Records for the task
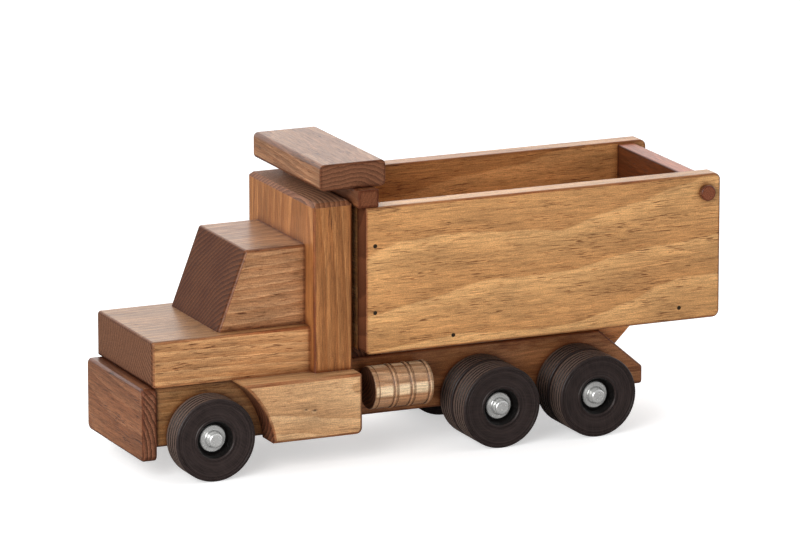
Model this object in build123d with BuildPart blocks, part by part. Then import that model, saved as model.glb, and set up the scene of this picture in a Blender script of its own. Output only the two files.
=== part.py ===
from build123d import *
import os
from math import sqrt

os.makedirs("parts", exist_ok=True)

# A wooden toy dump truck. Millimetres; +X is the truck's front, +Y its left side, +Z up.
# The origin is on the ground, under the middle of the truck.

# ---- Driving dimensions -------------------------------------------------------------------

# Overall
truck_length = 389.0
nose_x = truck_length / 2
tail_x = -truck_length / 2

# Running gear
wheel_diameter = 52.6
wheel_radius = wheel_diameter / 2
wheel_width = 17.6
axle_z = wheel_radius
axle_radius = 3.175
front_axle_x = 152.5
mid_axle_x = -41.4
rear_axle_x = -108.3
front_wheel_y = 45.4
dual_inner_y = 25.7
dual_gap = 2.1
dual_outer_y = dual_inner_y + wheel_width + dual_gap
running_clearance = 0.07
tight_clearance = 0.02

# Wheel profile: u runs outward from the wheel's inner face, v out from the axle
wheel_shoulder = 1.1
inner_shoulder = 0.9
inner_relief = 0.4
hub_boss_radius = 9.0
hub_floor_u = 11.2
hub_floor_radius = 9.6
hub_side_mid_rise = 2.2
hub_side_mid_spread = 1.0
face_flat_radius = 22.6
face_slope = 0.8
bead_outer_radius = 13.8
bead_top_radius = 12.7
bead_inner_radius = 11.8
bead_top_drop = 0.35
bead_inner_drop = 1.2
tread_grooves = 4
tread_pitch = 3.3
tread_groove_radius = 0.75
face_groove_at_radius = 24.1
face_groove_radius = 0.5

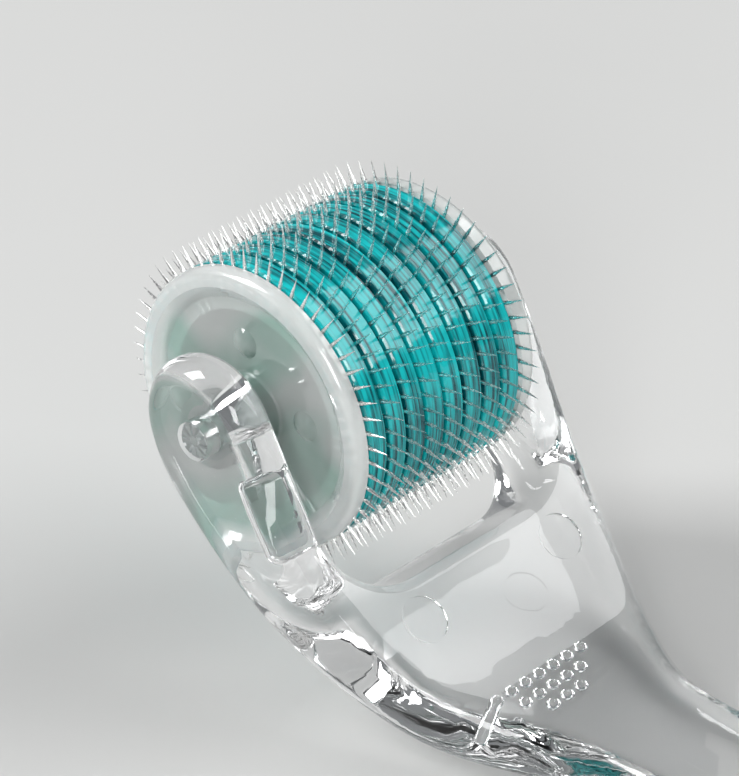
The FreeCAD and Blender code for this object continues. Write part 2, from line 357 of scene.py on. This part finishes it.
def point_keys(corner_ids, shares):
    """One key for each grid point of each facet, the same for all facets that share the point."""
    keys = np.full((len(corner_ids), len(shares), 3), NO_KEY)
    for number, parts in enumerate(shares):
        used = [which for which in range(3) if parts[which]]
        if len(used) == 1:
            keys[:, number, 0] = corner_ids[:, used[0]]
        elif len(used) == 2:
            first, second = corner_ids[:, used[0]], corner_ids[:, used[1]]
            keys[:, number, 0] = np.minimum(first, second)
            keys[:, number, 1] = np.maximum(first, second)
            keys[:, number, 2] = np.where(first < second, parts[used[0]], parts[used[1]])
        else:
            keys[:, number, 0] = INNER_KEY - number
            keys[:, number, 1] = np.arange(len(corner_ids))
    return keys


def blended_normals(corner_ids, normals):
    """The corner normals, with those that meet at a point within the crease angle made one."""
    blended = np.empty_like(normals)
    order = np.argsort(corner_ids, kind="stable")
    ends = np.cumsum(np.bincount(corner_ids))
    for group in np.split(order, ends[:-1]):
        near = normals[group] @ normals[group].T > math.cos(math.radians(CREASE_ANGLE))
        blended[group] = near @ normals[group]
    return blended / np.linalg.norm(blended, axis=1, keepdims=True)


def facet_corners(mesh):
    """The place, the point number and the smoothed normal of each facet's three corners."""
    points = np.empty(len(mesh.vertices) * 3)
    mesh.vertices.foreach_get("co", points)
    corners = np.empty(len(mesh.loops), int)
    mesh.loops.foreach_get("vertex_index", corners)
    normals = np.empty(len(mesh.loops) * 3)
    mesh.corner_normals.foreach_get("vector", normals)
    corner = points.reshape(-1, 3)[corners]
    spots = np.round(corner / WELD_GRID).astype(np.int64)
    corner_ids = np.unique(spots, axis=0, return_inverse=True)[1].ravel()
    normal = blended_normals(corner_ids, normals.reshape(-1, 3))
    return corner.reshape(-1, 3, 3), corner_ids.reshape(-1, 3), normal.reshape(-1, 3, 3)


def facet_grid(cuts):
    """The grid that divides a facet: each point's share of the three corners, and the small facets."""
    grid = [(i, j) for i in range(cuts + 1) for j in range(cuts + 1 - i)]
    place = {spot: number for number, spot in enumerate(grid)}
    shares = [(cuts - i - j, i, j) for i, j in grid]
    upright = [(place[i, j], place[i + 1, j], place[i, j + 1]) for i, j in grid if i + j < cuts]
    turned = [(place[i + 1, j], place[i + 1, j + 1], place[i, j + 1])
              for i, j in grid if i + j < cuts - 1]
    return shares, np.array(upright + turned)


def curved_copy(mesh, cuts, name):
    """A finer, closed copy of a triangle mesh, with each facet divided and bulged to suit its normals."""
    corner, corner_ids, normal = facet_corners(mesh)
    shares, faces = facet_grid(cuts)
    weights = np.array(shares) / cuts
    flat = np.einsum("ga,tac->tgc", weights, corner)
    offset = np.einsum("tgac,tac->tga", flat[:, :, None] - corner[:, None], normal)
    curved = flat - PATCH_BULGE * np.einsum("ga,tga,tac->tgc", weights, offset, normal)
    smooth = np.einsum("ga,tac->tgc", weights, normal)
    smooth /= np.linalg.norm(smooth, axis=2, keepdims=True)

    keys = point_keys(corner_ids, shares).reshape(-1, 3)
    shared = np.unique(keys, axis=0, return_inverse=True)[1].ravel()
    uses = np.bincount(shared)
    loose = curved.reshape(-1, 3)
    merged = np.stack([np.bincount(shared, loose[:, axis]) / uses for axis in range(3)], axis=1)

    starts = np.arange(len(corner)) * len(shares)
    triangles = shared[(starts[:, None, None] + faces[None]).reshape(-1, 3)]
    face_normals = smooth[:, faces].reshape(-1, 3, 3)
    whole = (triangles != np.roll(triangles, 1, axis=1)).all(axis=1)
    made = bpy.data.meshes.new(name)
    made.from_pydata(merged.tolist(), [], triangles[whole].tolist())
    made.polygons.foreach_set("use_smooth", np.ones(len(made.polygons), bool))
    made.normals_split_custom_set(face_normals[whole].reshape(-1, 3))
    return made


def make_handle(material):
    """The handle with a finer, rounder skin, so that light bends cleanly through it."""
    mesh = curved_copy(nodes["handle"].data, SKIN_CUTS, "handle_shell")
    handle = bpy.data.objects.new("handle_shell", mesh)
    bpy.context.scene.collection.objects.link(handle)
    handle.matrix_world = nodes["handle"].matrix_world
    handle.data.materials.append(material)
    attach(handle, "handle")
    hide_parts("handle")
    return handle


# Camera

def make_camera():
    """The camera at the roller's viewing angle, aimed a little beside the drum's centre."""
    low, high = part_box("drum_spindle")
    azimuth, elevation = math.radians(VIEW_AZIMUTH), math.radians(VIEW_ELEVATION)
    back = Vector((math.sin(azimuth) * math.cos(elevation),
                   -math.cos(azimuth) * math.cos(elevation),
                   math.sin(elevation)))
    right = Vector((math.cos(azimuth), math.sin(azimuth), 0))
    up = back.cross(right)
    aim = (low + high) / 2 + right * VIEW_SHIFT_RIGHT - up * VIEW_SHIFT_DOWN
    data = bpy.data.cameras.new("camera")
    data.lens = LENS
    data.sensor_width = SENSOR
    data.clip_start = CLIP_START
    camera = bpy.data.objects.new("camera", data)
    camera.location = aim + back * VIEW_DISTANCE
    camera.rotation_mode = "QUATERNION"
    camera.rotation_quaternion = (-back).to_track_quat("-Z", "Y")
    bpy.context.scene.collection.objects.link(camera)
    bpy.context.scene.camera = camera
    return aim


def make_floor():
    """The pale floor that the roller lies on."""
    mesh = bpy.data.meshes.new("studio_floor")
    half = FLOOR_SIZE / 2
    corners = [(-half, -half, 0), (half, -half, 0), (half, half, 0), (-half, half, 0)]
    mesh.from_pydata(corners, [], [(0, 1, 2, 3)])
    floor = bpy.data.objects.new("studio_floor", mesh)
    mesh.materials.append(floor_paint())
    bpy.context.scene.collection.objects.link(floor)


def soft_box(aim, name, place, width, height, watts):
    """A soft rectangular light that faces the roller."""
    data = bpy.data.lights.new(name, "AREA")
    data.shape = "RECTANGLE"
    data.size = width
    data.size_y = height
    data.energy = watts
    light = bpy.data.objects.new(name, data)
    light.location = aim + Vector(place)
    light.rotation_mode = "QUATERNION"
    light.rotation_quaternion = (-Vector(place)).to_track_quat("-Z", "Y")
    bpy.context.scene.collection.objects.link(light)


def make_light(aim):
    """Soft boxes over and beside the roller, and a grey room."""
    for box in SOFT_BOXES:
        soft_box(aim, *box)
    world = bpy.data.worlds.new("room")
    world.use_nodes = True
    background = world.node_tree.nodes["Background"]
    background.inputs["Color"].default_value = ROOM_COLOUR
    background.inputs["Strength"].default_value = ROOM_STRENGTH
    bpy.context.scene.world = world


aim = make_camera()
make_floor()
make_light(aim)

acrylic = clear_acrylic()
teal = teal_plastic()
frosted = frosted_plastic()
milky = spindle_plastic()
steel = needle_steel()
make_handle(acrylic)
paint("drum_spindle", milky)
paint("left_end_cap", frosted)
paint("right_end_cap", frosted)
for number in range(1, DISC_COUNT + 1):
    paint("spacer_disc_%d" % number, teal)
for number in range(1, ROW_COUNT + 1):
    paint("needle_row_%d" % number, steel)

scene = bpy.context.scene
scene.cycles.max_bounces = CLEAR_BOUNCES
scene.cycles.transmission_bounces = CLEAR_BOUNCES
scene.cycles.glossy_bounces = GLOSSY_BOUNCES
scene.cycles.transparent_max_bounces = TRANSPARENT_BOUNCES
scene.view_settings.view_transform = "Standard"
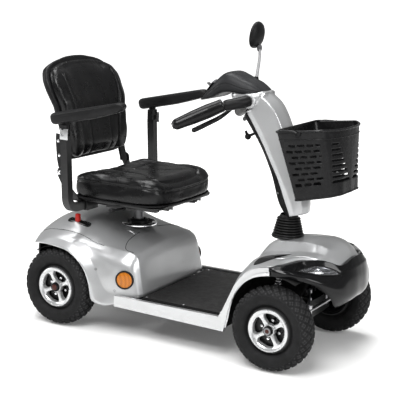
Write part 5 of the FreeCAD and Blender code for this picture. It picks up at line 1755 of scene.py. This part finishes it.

Written task
List every line above that contains the word "FreeCAD".

Expected answer
The FreeCAD and Blender code for this object continues. Write part 2, from line 357 of scene.py on. This part finishes it.
Write part 5 of the FreeCAD and Blender code for this picture. It picks up at line 1755 of scene.py. This part finishes it.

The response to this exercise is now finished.